* **TASK REQUIREMENTS**: Locate the line that contains "What build123d script" and the line that contains "its inner tube.". Copy both of them exactly, together with every line between them, and no others.

(CAD and scene scripts)
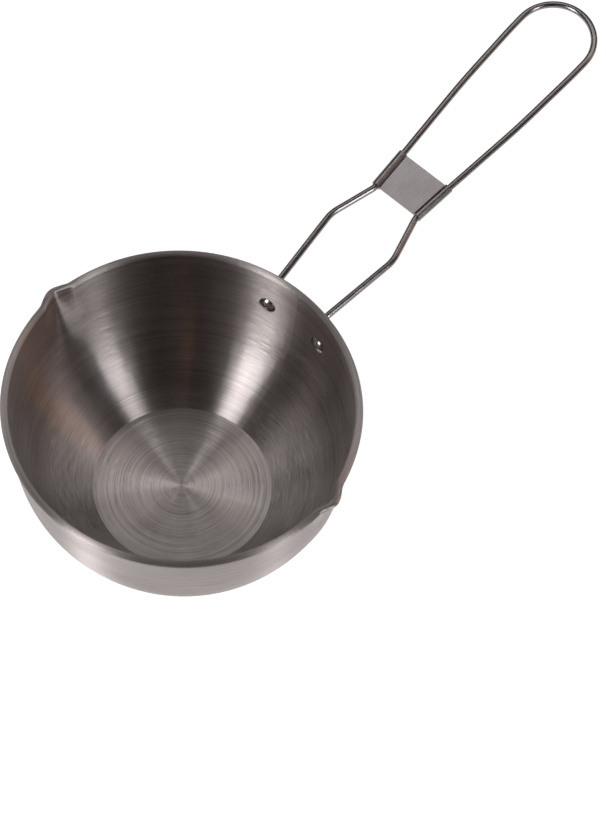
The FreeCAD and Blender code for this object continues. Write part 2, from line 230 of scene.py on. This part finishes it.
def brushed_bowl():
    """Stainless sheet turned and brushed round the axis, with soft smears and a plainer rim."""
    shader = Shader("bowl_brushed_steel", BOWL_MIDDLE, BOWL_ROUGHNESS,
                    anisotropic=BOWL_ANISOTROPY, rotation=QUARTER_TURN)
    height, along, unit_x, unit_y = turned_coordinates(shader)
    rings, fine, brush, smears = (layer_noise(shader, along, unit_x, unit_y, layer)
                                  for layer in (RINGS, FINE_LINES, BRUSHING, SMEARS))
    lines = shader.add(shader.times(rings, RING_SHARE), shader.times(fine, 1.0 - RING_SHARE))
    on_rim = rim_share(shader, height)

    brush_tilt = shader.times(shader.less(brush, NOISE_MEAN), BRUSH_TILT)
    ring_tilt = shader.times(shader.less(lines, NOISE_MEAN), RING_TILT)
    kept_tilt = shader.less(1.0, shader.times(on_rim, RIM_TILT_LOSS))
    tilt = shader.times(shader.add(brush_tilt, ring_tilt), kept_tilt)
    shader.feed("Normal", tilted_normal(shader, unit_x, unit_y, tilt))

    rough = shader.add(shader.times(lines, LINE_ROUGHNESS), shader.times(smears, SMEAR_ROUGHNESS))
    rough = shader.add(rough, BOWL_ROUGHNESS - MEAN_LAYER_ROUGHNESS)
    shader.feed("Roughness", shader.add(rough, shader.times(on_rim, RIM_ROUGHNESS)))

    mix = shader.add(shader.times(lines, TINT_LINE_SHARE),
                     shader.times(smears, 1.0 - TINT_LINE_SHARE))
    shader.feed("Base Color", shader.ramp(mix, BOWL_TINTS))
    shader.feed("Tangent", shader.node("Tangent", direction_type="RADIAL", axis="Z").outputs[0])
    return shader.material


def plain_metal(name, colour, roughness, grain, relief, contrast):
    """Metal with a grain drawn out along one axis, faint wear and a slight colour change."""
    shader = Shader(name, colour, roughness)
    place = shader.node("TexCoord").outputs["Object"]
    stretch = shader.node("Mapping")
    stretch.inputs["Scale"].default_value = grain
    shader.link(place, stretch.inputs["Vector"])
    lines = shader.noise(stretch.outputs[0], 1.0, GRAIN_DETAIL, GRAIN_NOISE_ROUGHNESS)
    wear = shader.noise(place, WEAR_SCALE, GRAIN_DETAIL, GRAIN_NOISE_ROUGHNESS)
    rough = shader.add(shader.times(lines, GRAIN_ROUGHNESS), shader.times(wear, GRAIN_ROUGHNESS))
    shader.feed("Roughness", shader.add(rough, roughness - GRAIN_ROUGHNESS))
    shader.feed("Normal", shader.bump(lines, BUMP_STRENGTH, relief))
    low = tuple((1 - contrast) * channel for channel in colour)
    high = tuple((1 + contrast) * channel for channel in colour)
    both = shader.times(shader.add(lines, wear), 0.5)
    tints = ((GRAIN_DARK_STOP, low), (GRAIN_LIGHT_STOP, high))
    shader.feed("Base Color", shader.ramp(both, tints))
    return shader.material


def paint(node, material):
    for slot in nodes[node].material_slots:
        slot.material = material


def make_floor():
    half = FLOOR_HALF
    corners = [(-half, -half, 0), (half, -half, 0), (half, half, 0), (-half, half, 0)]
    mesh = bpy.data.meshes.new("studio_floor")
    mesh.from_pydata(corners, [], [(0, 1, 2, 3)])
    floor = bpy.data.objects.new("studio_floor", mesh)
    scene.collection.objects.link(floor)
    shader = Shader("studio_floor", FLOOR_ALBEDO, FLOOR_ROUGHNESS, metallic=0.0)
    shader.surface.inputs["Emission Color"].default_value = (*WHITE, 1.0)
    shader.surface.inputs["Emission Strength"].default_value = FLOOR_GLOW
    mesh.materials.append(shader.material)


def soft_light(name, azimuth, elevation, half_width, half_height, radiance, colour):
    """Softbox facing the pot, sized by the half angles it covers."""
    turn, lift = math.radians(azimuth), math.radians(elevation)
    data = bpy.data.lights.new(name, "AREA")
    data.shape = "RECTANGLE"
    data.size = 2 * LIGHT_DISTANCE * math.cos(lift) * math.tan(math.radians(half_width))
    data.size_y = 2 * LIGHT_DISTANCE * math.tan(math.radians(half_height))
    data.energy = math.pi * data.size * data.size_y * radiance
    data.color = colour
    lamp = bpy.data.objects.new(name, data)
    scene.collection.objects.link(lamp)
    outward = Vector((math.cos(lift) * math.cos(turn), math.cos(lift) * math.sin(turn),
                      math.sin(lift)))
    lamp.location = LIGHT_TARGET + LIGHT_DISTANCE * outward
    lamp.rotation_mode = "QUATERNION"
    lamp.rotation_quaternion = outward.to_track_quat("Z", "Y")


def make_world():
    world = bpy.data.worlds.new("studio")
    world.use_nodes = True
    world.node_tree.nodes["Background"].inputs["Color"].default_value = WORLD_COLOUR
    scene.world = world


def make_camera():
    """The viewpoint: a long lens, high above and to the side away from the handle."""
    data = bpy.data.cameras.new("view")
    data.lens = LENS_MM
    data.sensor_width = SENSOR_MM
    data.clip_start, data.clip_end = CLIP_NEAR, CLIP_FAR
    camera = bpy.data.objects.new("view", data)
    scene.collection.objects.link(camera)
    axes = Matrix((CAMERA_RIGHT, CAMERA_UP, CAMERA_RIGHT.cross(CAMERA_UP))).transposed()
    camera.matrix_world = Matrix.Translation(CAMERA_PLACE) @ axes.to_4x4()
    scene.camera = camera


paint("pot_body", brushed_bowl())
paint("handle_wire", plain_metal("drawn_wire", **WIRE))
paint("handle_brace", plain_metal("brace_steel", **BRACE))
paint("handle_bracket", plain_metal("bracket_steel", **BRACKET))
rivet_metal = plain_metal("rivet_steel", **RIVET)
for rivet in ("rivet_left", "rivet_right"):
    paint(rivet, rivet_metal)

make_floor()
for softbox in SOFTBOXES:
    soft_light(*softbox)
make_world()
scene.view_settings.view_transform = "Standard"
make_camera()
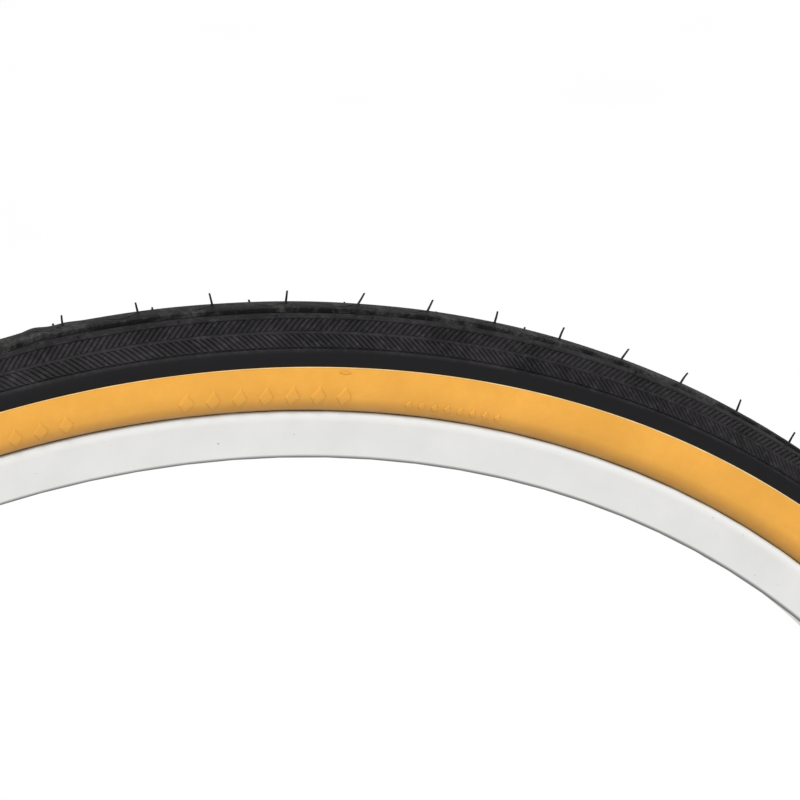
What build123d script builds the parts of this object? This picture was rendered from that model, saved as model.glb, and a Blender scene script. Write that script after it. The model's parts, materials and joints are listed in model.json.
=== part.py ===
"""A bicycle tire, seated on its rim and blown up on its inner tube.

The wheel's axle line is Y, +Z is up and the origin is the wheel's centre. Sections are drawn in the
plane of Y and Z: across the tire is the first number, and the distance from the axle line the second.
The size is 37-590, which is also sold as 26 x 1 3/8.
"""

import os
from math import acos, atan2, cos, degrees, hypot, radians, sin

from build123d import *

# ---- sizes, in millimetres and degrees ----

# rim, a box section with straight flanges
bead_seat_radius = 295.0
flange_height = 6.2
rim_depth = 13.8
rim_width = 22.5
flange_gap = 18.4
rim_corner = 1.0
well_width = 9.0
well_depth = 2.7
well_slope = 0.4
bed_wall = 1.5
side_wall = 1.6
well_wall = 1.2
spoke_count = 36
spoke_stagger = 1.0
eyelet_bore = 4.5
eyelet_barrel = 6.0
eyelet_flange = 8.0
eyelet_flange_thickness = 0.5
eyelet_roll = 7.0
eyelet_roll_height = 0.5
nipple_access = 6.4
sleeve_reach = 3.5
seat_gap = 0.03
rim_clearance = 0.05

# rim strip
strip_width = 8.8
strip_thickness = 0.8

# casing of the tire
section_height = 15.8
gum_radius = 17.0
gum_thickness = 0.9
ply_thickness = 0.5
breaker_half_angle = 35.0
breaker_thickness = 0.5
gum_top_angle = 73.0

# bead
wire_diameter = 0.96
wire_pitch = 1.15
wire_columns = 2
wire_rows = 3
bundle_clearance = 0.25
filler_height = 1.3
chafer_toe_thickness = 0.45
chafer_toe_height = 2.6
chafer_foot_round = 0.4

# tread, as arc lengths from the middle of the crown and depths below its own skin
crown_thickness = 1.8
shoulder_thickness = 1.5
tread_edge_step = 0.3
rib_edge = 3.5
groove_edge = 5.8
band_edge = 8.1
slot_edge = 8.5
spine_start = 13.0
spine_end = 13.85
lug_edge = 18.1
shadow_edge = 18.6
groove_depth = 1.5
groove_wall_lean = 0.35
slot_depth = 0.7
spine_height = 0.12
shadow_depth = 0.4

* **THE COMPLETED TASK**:
What build123d script builds the parts of this object? This picture was rendered from that model, saved as model.glb, and a Blender scene script. Write that script after it. The model's parts, materials and joints are listed in model.json.
=== part.py ===
"""A bicycle tire, seated on its rim and blown up on its inner tube.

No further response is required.